Chantal Ackerman has become a firm favourite in the UK of studying artists and art historians, a cry to finally put her in her rightful place has seen symposiums bringing her into the limelight again and again. Megan Rooney’s erratic formal approach to mural making, canvas paintings and also sculpture veer between abstraction and figuration in a style that is confidently not male, and the demand for her work is growing – the artist is under 30 and having just come for her solo show at Croy Neilson in Berlin is exhibiting another solo show at Seventeen Gallery in London.
Tschabalala Self was one of the highlights of NADA NY. The artist uses her own image in various poses to make up familial and portrait style pieces – as did Maria Lassnig, whose works are on show currently at Tate Liverpool – threaded together in fabric and paint. Art critic Waldemar Januszczakdescribed Maria’s work as trying to paint how the body feels, that Tschabalala Self is challenging us to assess how identity looks.
This recent explosion of figuration, or rather of art institutions and galleries desire to show figuration, does not seem so surprising, although it has appeared fast.

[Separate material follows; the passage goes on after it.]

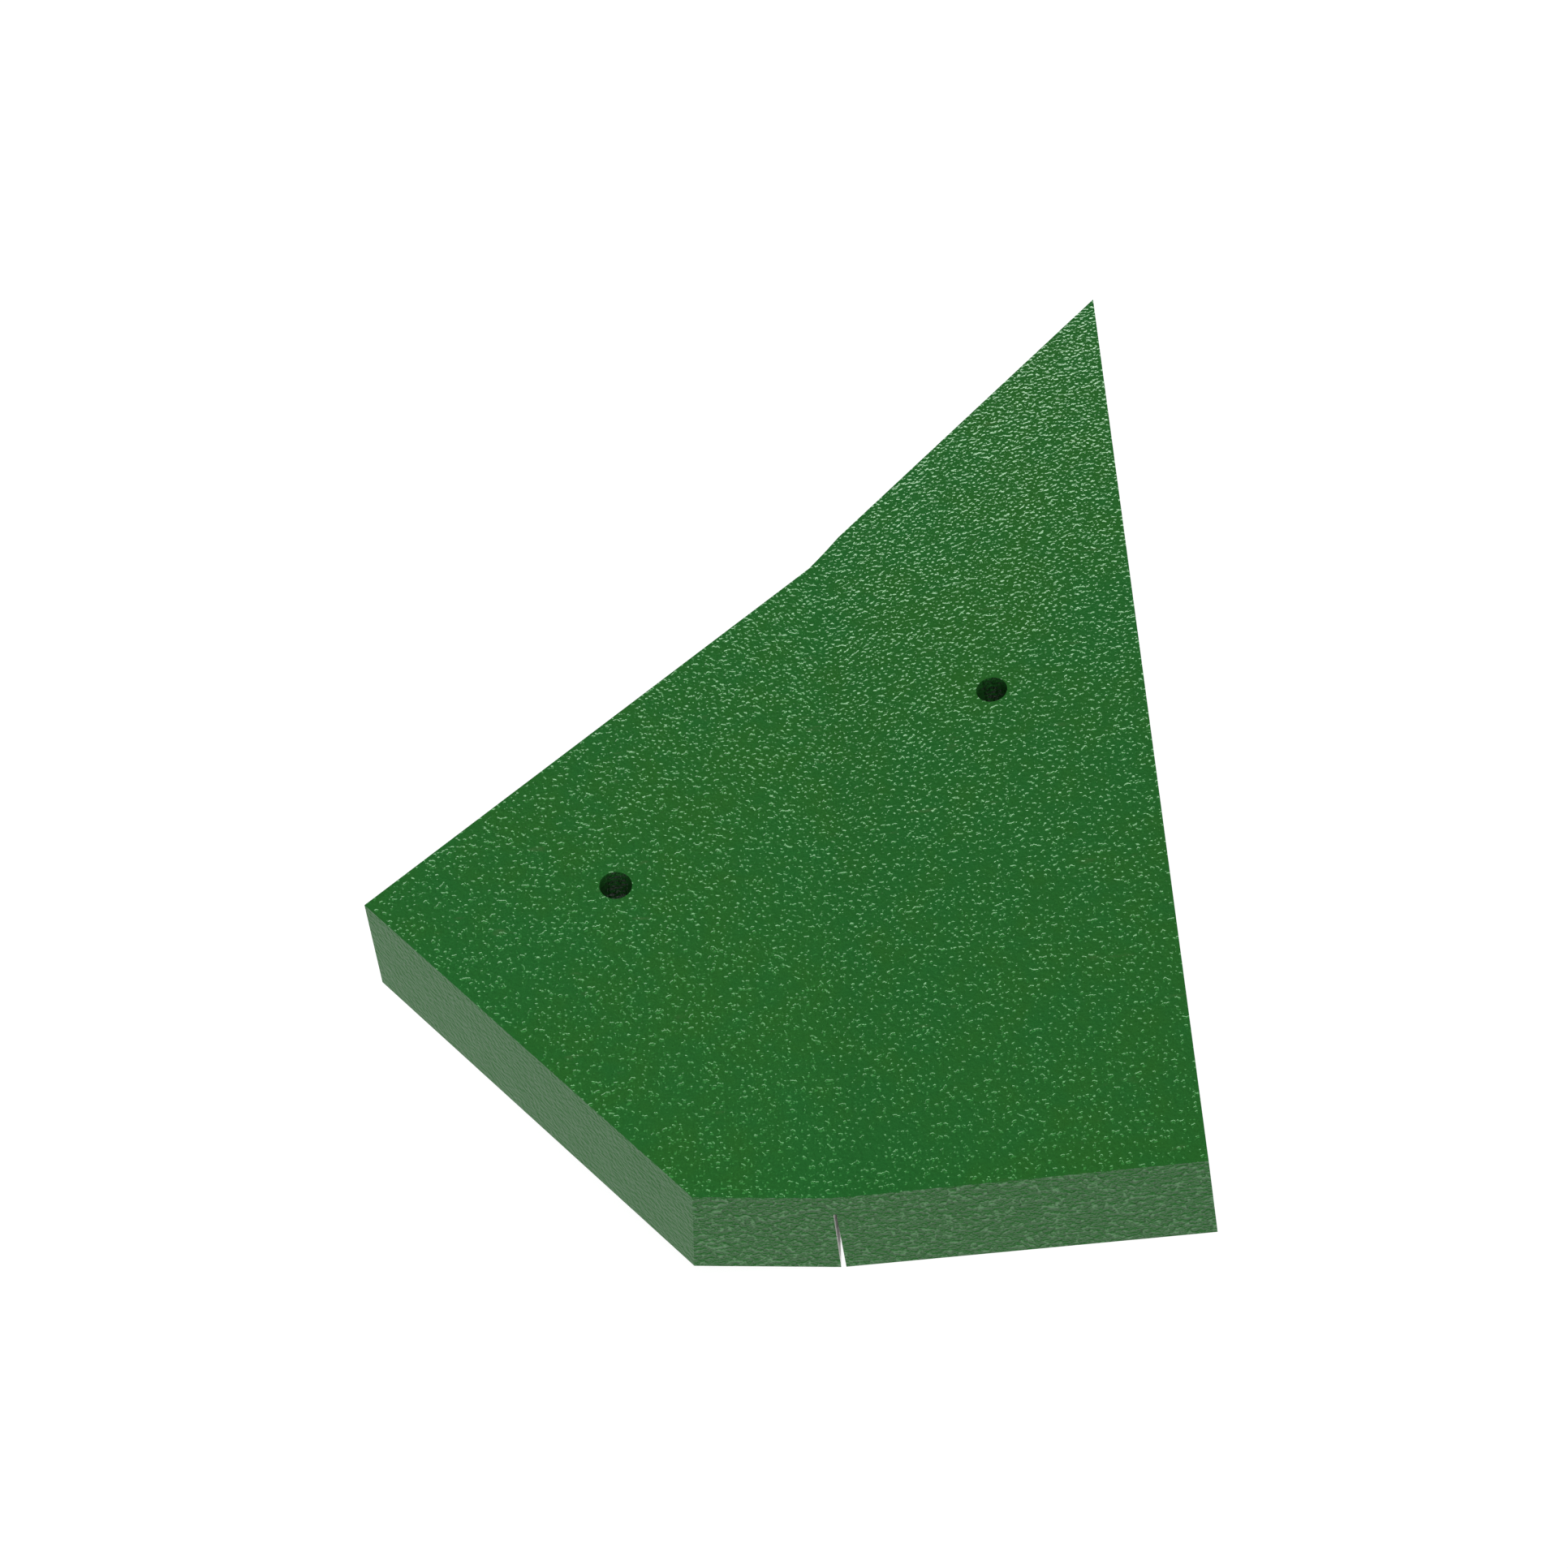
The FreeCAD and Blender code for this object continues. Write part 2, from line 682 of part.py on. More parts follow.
STRAPS = {
    "fold_strap_lower": "dims.strap_low_y",
    "fold_strap_upper": "layout.crown_left - dims.strap_high_drop",
}
straps = {}
plate_ways = []
strap_seat = value("-(dims.plate_thickness + dims.strap_thickness)")
for name, height in STRAPS.items():
    centre = value(height)
    place = facet_place("right") * Placement(Vector(0, centre, 0), Rotation())
    body = new_body(f"{name}_blank", place)
    reach = "dims.strap_reach"
    depth, thickness = "dims.plate_thickness", "dims.strap_thickness"
    section = bent_section(body, f"{name}_section", depth, thickness, reach, reach)
    pad(body, section, "dims.strap_width").Midplane = True
    seats = []
    for side, sign in (("left", -1), ("right", 1)):
        for step in (-1, 1):
            x = sign * value("dims.strap_screw_x")
            y = centre + step * value("dims.strap_screw_y")
            seats.append(on_facet(side, x, y, strap_seat))
    ways = strap_screws.at(seats)
    plate_ways.append(ways)
    straps[name] = cut(name, body, ways)


# Hold positions: a backing block under the sheet, a tee nut let into its back, and their screws

tee_body = new_body("tee_nut_master", Placement())
tee_outline = [
    ("dims.tee_thread / 2", "-dims.tee_flange_thickness"),
    ("dims.tee_flange / 2", "-dims.tee_flange_thickness"),
    ("dims.tee_flange / 2", "0"),
    ("dims.tee_barrel / 2", "0"),
    ("dims.tee_barrel / 2", "dims.tee_barrel_length"),
    ("dims.tee_thread / 2", "dims.tee_barrel_length"),
]
revolve(tee_body, profile(tee_body, "tee_nut_half", "XZ_Plane", tee_outline))

bore = doc.addObject("Part::Cylinder", "hold_bore")
bore.setExpression("Radius", "dims.hold_hole / 2")
bore.setExpression("Height", "dims.plate_thickness + dims.block_thickness + 2 * dims.overcut")
socket = doc.addObject("Part::Cylinder", "tee_nut_socket")
socket.setExpression("Radius", "dims.tee_barrel / 2 + dims.tee_socket_gap")
socket.setExpression("Height", "dims.tee_barrel_length + dims.tee_end_gap + dims.overcut")

block_back = value("-(dims.plate_thickness + dims.block_thickness)")
flange_back = block_back - value("dims.tee_flange_thickness")
screw_out = value("dims.block_side / 2 - dims.block_screw_inset")
left_hold = point_a + down_rake * value("dims.hold_left_from_upper")
left_hold += up_rake * value("dims.hold_left_from_lower")
HOLDS = {
    "left": (left_hold.x, left_hold.y, RIGHT_ANGLE - rake),
    "right": (value("dims.hold_right_x"), value("dims.hold_right_y"), 0.0),
}
NUT_SCREWS = 3
blocks = {}
tee_nuts = {}
overcut = value("dims.overcut")
for side, (x, y, turn) in HOLDS.items():
    centre = on_facet(side, x, y, block_back, turn)
    slab = doc.addObject("Part::Box", f"hold_block_{side}_slab")
    slab.setExpression("Length", "dims.block_side")
    slab.setExpression("Width", "dims.block_side")
    slab.setExpression("Height", "dims.block_thickness")
    half_side = value("dims.block_side / 2")
    slab.Placement = centre * Placement(Vector(-half_side, -half_side, 0), Rotation())
    below = centre * Placement(Vector(0, 0, -overcut), Rotation())
    drilled = copies(f"hold_bore_{side}", bore, [below])
    seated = copies(f"tee_nut_socket_{side}", socket, [below])
    corners = [Vector(a * screw_out, b * screw_out, 0) for a in (-1, 1) for b in (-1, 1)]
    block_ways = block_screws.at([centre * Placement(corner, Rotation()) for corner in corners])
    nut_seats = []
    for number in range(NUT_SCREWS):
        spin = Placement(Vector(), Rotation(UP, number * FULL_TURN / NUT_SCREWS))
        out = Vector(value("dims.tee_screw_circle / 2"), 0, flange_back - block_back)
        nut_seats.append(centre * spin * Placement(out, Rotation()))
    nut_ways = tee_nut_screws.at(nut_seats)
    blocks[side] = cut(f"hold_block_{side}", slab, drilled, seated, block_ways, nut_ways)
    tee_blank = copies(f"tee_nut_{side}_blank", tee_body, [centre])
    tee_nuts[side] = cut(f"tee_nut_{side}", tee_blank, nut_ways)
    plate_ways.extend([drilled, block_ways])


# The sheet: its bent section padded up the fold, trimmed square to each facet along the raked edges

def waste_prism(name, side, outline):
    """Offcut beyond one edge of the sheet."""
    body = new_body(name, facet_place(side))
    sketch = profile(body, f"{name}_outline", "XY_Plane", outline, lift="dims.overcut - layout.waste / 2")
    pad(body, sketch, "layout.waste")
    return body


def past(corner, along_x, along_y):
    """A point offset from a corner by whole widths of waste."""
    x, y = corner
    return f"{x} + layout.waste * ({along_x})", f"{y} + layout.waste * ({along_y})"


sheet_body = new_body("sheet", facet_place("right"))
sheet_section = bent_section(
    sheet_body, "sheet_section", "0 * dims.plate_thickness", "dims.plate_thickness",
    "(dims.overcut - layout.edge_a_x)", "dims.bottom_right",
)
pad(sheet_body, sheet_section, "layout.edge_e_y + dims.overcut", backwards=True)

sine, cosine = "layout.rake_sine", "layout.rake_cosine"
lower_waste = waste_prism("lower_left_waste", "left", [
    past(CORNER["A"], f"-{cosine}", sine),
    past(CORNER["A"], f"-{cosine} - {sine}", f"{sine} - {cosine}"),
    past(CORNER["B"], f"{cosine} - {sine}", f"-{sine} - {cosine}"),
    past(CORNER["B"], cosine, f"-{sine}"),
])
far_left = "(layout.edge_a_x - layout.waste)"
high_up = "(layout.edge_e_y + layout.waste)"
past_jog = "(3 * dims.crown_reach)"
upper_left_waste = waste_prism("upper_left_waste", "left", [
    (far_left, above("layout.crown_left", far_left)),
    ("-dims.crown_reach", above("layout.crown_left", "-dims.crown_reach")),
    (past_jog, jog(past_jog)),
    (past_jog, high_up),
    (far_left, high_up),
])
far_right = "(dims.bottom_right + layout.waste)"
upper_right_waste = waste_prism("upper_right_waste", "right", [
    (f"-{past_jog}", above("layout.crown_right", f"-{past_jog}")),
    (far_right, above("layout.crown_right", far_right)),
    (far_right, f"{high_up} + layout.waste"),
    (f"-{past_jog}", f"{high_up} + layout.waste"),
])
rail_drills = [ways[0] for ways in rail_ways.values()]
face_plate = cut(
    "face_plate", sheet_body, lower_waste, upper_left_waste, upper_right_waste,
    right_jog_offcut, left_relief_offcut, *rail_drills, *plate_ways,
)


# Nodes

nodes = {"face_plate": face_plate}
nodes.update(rails)
for side in HOLDS:
    nodes[f"hold_block_{side}"] = blocks[side]
    nodes[f"tee_nut_{side}"] = tee_nuts[side]
nodes.update(straps)
nodes.update(brackets)
for kind in (rail_screws, strap_screws, block_screws, bracket_screws, tee_nut_screws):
    nodes[kind.name] = copies(kind.name, kind.screw, kind.places)

doc.recompute()
for item in doc.Objects:
    if "Invalid" in item.State or "Error" in item.State:
        raise RuntimeError(f"{item.Name} failed: {item.State}")
for name, item in nodes.items():
    shape = item.Shape
    if shape.isNull() or not shape.isValid() or not shape.Solids:
        raise RuntimeError(f"{name} has no valid solid")

os.makedirs("parts", exist_ok=True)
box = FreeCAD.BoundBox()
for name, item in nodes.items():
    item.Label = name
    item.Shape.exportStep(os.path.join("parts", f"{name}.step"))
    box.add(item.Shape.BoundBox)
    print(f"{name}: {len(item.Shape.Solids)} solids, {item.Shape.Volume:.0f} mm3")
size = " x ".join(f"{length:.2f}" for length in (box.XLength, box.YLength, box.ZLength))
print(f"{len(nodes)} nodes, {size} mm, lowest {box.ZMin:.3f}")
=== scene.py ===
import json
import math

import bmesh
import bpy
from bpy.props import FloatProperty, FloatVectorProperty, IntProperty, PointerProperty
from mathutils import Matrix, Vector


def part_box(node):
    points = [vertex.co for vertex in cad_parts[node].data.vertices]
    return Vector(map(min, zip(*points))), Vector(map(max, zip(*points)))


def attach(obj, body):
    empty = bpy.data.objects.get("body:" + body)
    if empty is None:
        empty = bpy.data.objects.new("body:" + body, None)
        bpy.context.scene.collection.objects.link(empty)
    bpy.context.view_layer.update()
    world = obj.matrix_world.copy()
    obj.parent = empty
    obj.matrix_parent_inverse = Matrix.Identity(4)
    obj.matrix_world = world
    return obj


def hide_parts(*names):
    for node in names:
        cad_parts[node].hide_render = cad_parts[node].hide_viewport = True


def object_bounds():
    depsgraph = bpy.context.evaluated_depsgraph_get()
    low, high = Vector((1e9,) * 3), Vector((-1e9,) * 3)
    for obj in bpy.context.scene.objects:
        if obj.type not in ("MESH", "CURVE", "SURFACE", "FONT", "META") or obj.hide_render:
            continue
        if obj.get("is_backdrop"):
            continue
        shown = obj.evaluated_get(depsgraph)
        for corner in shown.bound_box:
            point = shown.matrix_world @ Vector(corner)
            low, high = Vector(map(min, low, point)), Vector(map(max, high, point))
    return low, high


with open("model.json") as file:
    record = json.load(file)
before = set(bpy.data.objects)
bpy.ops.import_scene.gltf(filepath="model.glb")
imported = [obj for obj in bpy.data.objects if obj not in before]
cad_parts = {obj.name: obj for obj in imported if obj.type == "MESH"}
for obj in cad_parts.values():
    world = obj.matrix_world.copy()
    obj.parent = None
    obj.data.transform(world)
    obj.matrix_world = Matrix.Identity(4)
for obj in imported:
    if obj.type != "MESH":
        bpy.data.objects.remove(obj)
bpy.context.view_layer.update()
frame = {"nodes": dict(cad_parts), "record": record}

bl_info = {
    "name": "Folded Climbing Panel",
    "version": (1, 0, 0),
    "blender": (4, 5, 0),
    "location": "3D View > Sidebar > Climbing Panel",
    "description": "Finishes and hardware of a folded climbing panel with two hold positions",
    "category": "Object",
}

MOUNTS = {mount["name"]: mount for mount in frame["record"]["mounts"]}
ROOT = "root"
MM = 0.001
HOLD_HOLES = ("hold_hole_left", "hold_hole_right")
# how far past a hold hole's wall its painted shade, a darker green, still reaches
BORE_SHADE_MARGIN = 0.8 * MM
# how far from the middle of the fold a saw cut is painted pale, as painted light standing in for the bright
# slit, and the width of its fading end
SLIT_LIGHT_REACH = 14 * MM
SLIT_LIGHT_FADE = 1 * MM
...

If we take 2014 and the rise of neo-abstraction and New Cynicism as a catalyst, then a figurative response makes sense. The circulated works, the works of abstract bleached-out uniform beauty so associated with (one of) the nasty side(s) of art seemed to revel in their disassociation from the body, and were heralded by those non-body people — we know that only the rich, the white, the cis, and the male are not read through their bodies, are read as floating heads of non flesh that do not have to be ghettoised by identity, thus have no interest in speaking about it. The desire for art to have a voice suddenly meant it had to have a body, and this is important as there are more practices that speak of and have bodies in less literal ways than the painters and artists mentioned in this article… Park McArthur, Jesse Darling, Adam Pendelton, etc.
Sadly, although the trend in figuration is upon us, there are only certain terms in which it is allowed to figure. The spectre of an aesthetic or ideological sensibility that is written as the only modernism has been shown as alive and well against the hushed histories of artists and artworks where the body laid out ‘uncomfortable’ identities onto the art world. The Where is Ana Mendieta? actions at the new Tate Modern building, against Carl Andre’s brick works on display is the best current example highlighting how collections still hold power and push traditional agendas, write one sided histories, and don’t seem to take much to bodies.

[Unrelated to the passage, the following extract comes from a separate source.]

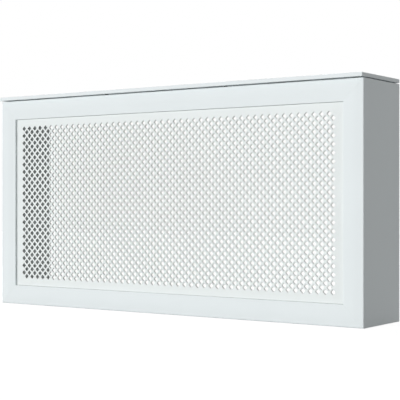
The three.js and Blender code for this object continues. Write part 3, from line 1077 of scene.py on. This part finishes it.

Figurative painting has been taken up again as part of the battle of identity politics – the term itself is difficult, whose identity? What politics? This ambiguity chimes with tensions in struggles themselves – is visibility at any cost that helpful? As put by Liv Wynter, “Progress does not come when we are granted the right to become part of the oppressive system. Progress comes by dismantling these systems, not reinforcing them.”

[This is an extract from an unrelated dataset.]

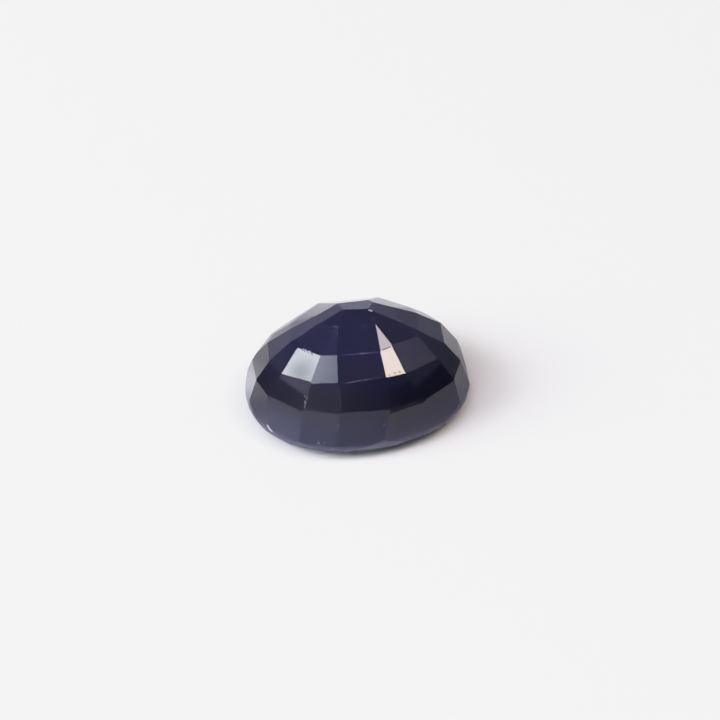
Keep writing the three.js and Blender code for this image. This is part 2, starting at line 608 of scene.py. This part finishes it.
def bite_out(skin, bites):
    """Pushes what lies inside a ball back onto it, and gives it the chip's whiteness, partly a painted
    glint.
    """
    points = np.array(skin.points)
    for centre, radius, white in bites:
        offsets = points - centre
        distances = np.linalg.norm(offsets, axis=1)
        for i in np.flatnonzero(distances < radius):
            away = offsets[i] / distances[i]
            points[i] = centre + radius * away
            skin.normals[i] = -away
            skin.chip_white_and_glint[i] = max(skin.chip_white_and_glint[i], white)
    skin.points = list(points)


def stone_edges(planes):
    """The ends of each sharp edge between two facets, leaving out those round the girdle."""
    corners, loops = ground_stone(planes)
    edges = []
    for index, loop in loops:
        if not is_girdle(planes[index][0]):
            edges += [(corners[a], corners[b]) for a, b in zip(loop, loop[1:] + loop[:1]) if a < b]
    return edges


def stone_object(node):
    """The dressed stone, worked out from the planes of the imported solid."""
    planes = facet_planes(node.data)
    skin = rounded_stone(planes, EDGE_RADIUS)
    bites = chip_bites(planes, stone_edges(planes))
    refine(skin, bites)
    bite_out(skin, bites)
    mesh = bpy.data.meshes.new("polished_stone")
    mesh.from_pydata([Vector(p) * MM for p in skin.points], [], skin.faces)
    mesh.update()
    for polygon in mesh.polygons:
        polygon.use_smooth = True
    mesh.normals_split_custom_set_from_vertices([Vector(n) for n in skin.normals])
    # The chip mark holds each chip's whiteness, partly a painted glint.
    for name, values in (("wear", skin.wear), ("chip_white_and_glint", skin.chip_white_and_glint)):
        mesh.attributes.new(name, "FLOAT", "POINT").data.foreach_set("value", [float(v) for v in values])
    piece = bpy.data.objects.new("polished_stone", mesh)
    bpy.context.scene.collection.objects.link(piece)
    return piece


# Materials

def new_material(name):
    """A material without nodes, and its node tree."""
    material = bpy.data.materials.new(name)
    material.use_nodes = True
    material.node_tree.nodes.clear()
    return material, material.node_tree


def to_surface(tree, shader):
    output = tree.nodes.new("ShaderNodeOutputMaterial")
    tree.links.new(shader, output.inputs["Surface"])
    return output


def feed(tree, socket, value):
    """Links a node's output to a socket, or sets the socket to a number or a colour."""
    if isinstance(value, bpy.types.NodeSocket):
        tree.links.new(value, socket)
    else:
        socket.default_value = value


def math_node(tree, operation, first, second):
    node = tree.nodes.new("ShaderNodeMath")
    node.operation = operation
    feed(tree, node.inputs[0], first)
    feed(tree, node.inputs[1], second)
    return node.outputs[0]


def times(tree, first, second):
    return math_node(tree, "MULTIPLY", first, second)


def plus(tree, first, second):
    return math_node(tree, "ADD", first, second)


def larger(tree, first, second):
    return math_node(tree, "MAXIMUM", first, second)


def smooth_step(tree, value, low, high, start=0.0, end=1.0):
    """Goes softly from start to end while the value goes from low to high."""
    node = tree.nodes.new("ShaderNodeMapRange")
    node.interpolation_type = "SMOOTHSTEP"
    node.inputs["From Min"].default_value = low
    node.inputs["From Max"].default_value = high
    node.inputs["To Min"].default_value = start
    node.inputs["To Max"].default_value = end
    tree.links.new(value, node.inputs["Value"])
    return node.outputs[0]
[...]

What is great, and challenging, is that many of these practices divert the aesthetic motifs of art history and kick us into a remembrance of the foundational imperialism of art itself. These paintings want mess, want relationships, don’t give a shit about object oriented ontology or if the NSA is watching them, because their bodies were always publically owned objects anyway.
What they risk is whether their representation garners appropriation and fetishisation – and this risk is not taken lightly, it is taken on knowingly and deliberately. The further risk is interesting, perhaps one to be wary of — restating the compromise of visibility — the move from figuration in drawing to full on paintings reminds us that again, paintings always sell.